En una esquina el ser humano: ordinario, simple, mortal, lleno de angustias y temores, de esperanzas e ilusiones. En la otra esquina la vida: altiva, contundente, arrolladora. No vamos a negarlo, es una batalla desigual.
Se podría pensar que la vida es infinita, eterna, titánica, en cambio el ser humano es vano, efímero, casi que insignificante frente a la majestuosidad de su contendora. Y sin embargo, embadurnado de arrogancia y ciego de su destino, el ser humano se enfrenta a ella. Sabe que va a perder, no tiene oportunidad y aun así la enfrenta. La vida lo golpea, no una, no dos, no tres... Muchas veces, y el ser humano, soberbio, iluso, ingenuo, altanero, se levanta y continúa batallando. Se cree Aquiles, pero su batalla es contra Zeus no contra Héctor... La vida vuelve y lo golpea.
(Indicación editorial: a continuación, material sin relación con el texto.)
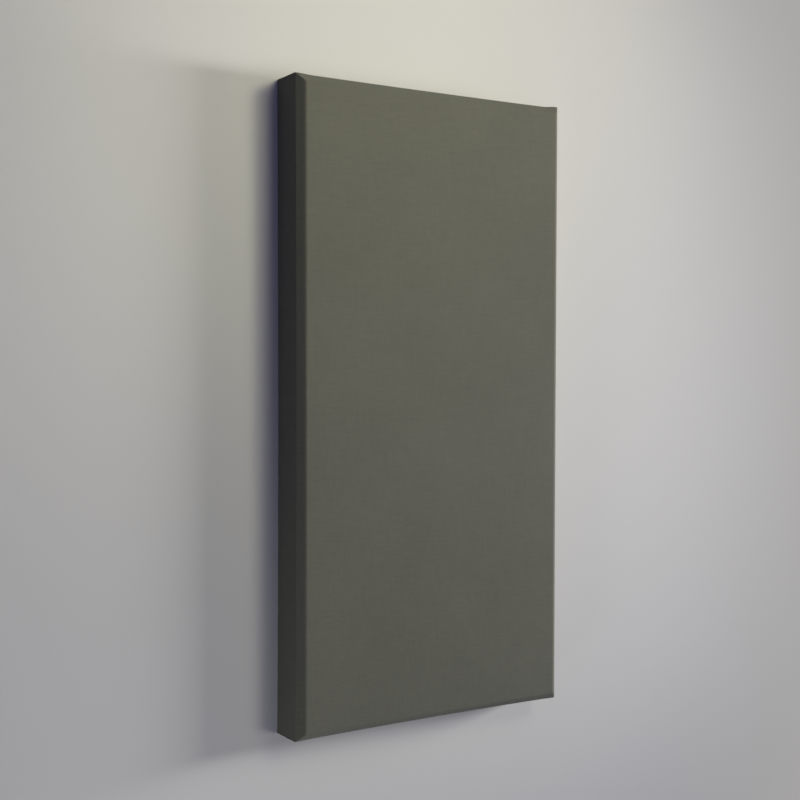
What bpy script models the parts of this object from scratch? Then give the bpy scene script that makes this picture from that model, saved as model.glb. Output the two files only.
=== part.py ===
"""A fabric acoustic wall panel: a bevelled fibre board wrapped in one cut of cloth.

The panel lies on its back with its face up. X runs across its width, Y along its
length and Z up through its thickness. The origin is under the middle of the back.
Sizes are in metres.
"""

import math

import bmesh
import bpy
from mathutils import Vector

# Overall size of the wrapped panel
PANEL_WIDTH = 0.600
PANEL_LENGTH = 1.200
PANEL_THICKNESS = 0.082

# The bevel round the face takes this much off the face and off each side wall
FACE_BEVEL = 0.013

# The rounding of a crease in the cloth starts this far from the sharp corner
CREASE_SETBACK = 0.002
CREASE_SEGMENTS = 3

# The cloth, and the width of it that is turned over the back and glued
CLOTH_THICKNESS = 0.001
BACK_RETURN = 0.040

# Clearance between the cloth and the board that it is drawn over
BOARD_CLEARANCE = 0.0003

# Turns between two neighbouring faces
QUARTER_TURN = math.radians(90)
BEVEL_TURN = QUARTER_TURN / 2
LEAST_CREASE = math.radians(30)

# Finishes: colour, roughness
CLOTH_FINISH = ((0.130, 0.130, 0.102, 1.0), 0.95)
BOARD_FINISH = ((0.56, 0.47, 0.25, 1.0), 0.9)


def clear_scene():
    """Removes every object that the file opens with."""
    for old in list(bpy.data.objects):
        bpy.data.objects.remove(old, do_unlink=True)


def finish(name, colour, roughness):
    """A matt, non-metallic material."""
    material = bpy.data.materials.new(name)
    material.use_nodes = True
    shader = material.node_tree.nodes["Principled BSDF"]
    shader.inputs["Base Color"].default_value = colour
    shader.inputs["Roughness"].default_value = roughness
    shader.inputs["Metallic"].default_value = 0.0
    return material


def bevelled_block(size, bevel):
    """A box standing on Z = 0, its four upper edges cut back at 45 degrees by bevel."""
    block = bmesh.new()
    bmesh.ops.create_cube(block, size=1.0)
    bmesh.ops.scale(block, vec=size, verts=block.verts)
    bmesh.ops.translate(block, vec=(0, 0, size.z / 2), verts=block.verts)
    upper_edges = [
        edge for edge in block.edges
        if all(corner.co.z > size.z / 2 for corner in edge.verts)
    ]
    bmesh.ops.bevel(
        block,
        geom=upper_edges,
        offset=bevel,
        offset_type="OFFSET",
        segments=1,
        affect="EDGES",
    )
    return block


def open_back(block, rim):
    """Cuts the underside away, except for a flat rim of the given width all round."""
    underside = min(block.faces, key=lambda face: face.calc_center_median().z)
    bmesh.ops.inset_region(block, faces=[underside], thickness=rim, use_even_offset=True)
    bmesh.ops.delete(block, geom=[underside], context="FACES")


def add_piece(name, shape, material, collection, parent):
    """Makes an object of a finished bmesh and frees the bmesh."""
    mesh = bpy.data.meshes.new(name)
    shape.to_mesh(mesh)
    shape.free()
    mesh.materials.append(material)
    piece = bpy.data.objects.new(name, mesh)
    piece.parent = parent
    collection.objects.link(piece)
    return piece


def soften_creases(piece, setback):
    """Rounds every edge between two faces that turn by more than the least crease."""
    soft = piece.modifiers.new("soft creases", "BEVEL")
    soft.limit_method = "ANGLE"
    soft.angle_limit = LEAST_CREASE
    soft.offset_type = "OFFSET"
    soft.width = setback
    soft.segments = CREASE_SEGMENTS


def make_fabric_cover(collection, parent):
    """One cloth drawn over the face, the bevel and the sides, and returned on the back."""
    size = Vector((PANEL_WIDTH, PANEL_LENGTH, PANEL_THICKNESS))
    skin = bevelled_block(size, FACE_BEVEL)
    open_back(skin, BACK_RETURN)
    cover = add_piece(
        "fabric_cover", skin, finish("woven cloth", *CLOTH_FINISH), collection, parent
    )
    soften_creases(cover, CREASE_SETBACK)
    cloth = cover.modifiers.new("cloth", "SOLIDIFY")
    cloth.thickness = CLOTH_THICKNESS
    cloth.offset = -1.0
    cloth.use_even_offset = True
    return cover


def make_core_board(collection, parent):
    """The fibre board, which fills the cover up to the board's clearance."""
    inset = CLOTH_THICKNESS + BOARD_CLEARANCE
    panel = Vector((PANEL_WIDTH, PANEL_LENGTH, PANEL_THICKNESS))
    size = panel - 2 * Vector((inset, inset, inset))
    # The board's bevel lies parallel to the cloth's, at the same inset as its face
    bevel = FACE_BEVEL - inset * (2 - 1 / math.cos(BEVEL_TURN))
    board = add_piece(
        "core_board",
        bevelled_block(size, bevel),
        finish("fibre board", *BOARD_FINISH),
        collection,
        parent,
    )
    board.location.z = inset
    # The rounding shares its centre with the cloth's at the two creases of the bevel
    soften_creases(board, CREASE_SETBACK - inset * math.tan(BEVEL_TURN / 2))
    return board


def main():
    clear_scene()
    panel_parts = bpy.data.collections.new("fabric_acoustic_wall_panel")
    bpy.context.scene.collection.children.link(panel_parts)
    panel_base = bpy.data.objects.new("panel_base", None)
    panel_parts.objects.link(panel_base)
    make_core_board(panel_parts, panel_base)
    make_fabric_cover(panel_parts, panel_base)


main()
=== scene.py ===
# %% [markdown]
# A fabric acoustic wall panel
#
# The real object is a stiff board of bonded mineral fibre, wrapped in one cut of plain woven
# cloth. The cloth runs over the face, down a 45 degree bevel and the side walls, and is glued
# down on the back. This lesson dresses the packed CAD model of it: first the camera, the floor
# and the light, then the cloth, then the board, and last what each of them is made of.
#
# The packed model comes in first, because every size below is read from it.

# %% Load the packed model
import math

import bpy
import numpy as np
from mathutils import Matrix, Vector


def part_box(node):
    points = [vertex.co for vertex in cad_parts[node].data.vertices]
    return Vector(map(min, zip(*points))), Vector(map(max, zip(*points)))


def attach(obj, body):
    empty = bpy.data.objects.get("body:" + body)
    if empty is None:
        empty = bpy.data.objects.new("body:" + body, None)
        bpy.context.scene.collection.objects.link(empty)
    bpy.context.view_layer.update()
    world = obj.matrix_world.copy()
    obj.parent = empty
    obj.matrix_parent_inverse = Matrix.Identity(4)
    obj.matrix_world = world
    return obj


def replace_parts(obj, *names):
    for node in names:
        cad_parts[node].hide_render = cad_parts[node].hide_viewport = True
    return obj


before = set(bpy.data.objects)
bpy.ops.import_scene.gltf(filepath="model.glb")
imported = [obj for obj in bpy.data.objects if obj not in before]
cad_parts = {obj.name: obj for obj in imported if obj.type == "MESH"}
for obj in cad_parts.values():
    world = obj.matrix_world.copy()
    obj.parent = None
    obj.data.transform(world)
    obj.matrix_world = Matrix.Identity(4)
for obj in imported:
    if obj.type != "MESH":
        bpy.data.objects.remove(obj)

MM = 0.001
scene = bpy.context.scene
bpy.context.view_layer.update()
cover_low, cover_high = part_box("fabric_cover")
board_low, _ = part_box("core_board")

HALF_WIDTH = (cover_high.x - cover_low.x) / 2
HALF_LENGTH = (cover_high.y - cover_low.y) / 2
THICKNESS = cover_high.z - cover_low.z
print("panel:", round(2 * HALF_WIDTH, 4), round(2 * HALF_LENGTH, 4), round(THICKNESS, 4), "m")

# %% [markdown]
# The camera
#
# A photograph of a box tells where its camera stood: the long edges run together towards the
# far end by an amount that only one place and one lens give. The panel lies on its back here,
# so the camera that looked at a standing panel now looks down on it, from over its left side.
# Its place and turns are numbers, found once by matching the panel's eight corners. A camera
# that tracks an empty would be quicker to set up, but it can't hold the small roll and tilt.

# %% Put the camera where the photograph was taken from
FRAME_SIDE = 800
FOCAL_PIXELS = 1320.9
SENSOR_WIDTH = 36.0
CAMERA_PLACE = Vector((-1.4279, 0.0886, 2.1566))
SIDE_SWING = 0.574
NOD = 0.0295
ROLL = -0.0023


def make_camera():
    """A camera turned by the side swing about Y, then the nod about X, then the roll about Z."""
    lens = bpy.data.cameras.new("photo_camera")
    lens.sensor_width = SENSOR_WIDTH
    lens.lens = FOCAL_PIXELS * SENSOR_WIDTH / FRAME_SIDE
    camera = bpy.data.objects.new("photo_camera", lens)
    swing = Matrix.Rotation(-SIDE_SWING, 4, "Y")
    nod = Matrix.Rotation(-NOD, 4, "X")
    roll = Matrix.Rotation(-ROLL, 4, "Z")
    camera.matrix_world = Matrix.Translation(CAMERA_PLACE) @ swing @ nod @ roll
    scene.collection.objects.link(camera)
    scene.camera = camera
    return camera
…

El ciclo se repite, el ser humano es golpeado una y otra vez. Sangra, tambalea, resiste... De vez en vez tiene un pequeño gesto de victoria, pero es una victoria falsa, simplemente él cree que cuando no es golpeado es porque va venciendo y de la nada... ¡Pum! Otro porrazo que asesta la vida.
Y así se sigue hasta que ya no queda ánimo en el cuerpo ni fuerza en el corazón. La voluntad humana amaina y la intempestiva brutalidad del destino arrecia. El ser humano se entrega a su fatal sino con un dejo de sonrisa en los labios porque, consternado por la certeza de su fin, considera que la vida es un continuo batallar y que la batalla que ahora está terminando fue la que le permitió existir.
Muere derrotado, pero convencido de su triunfo.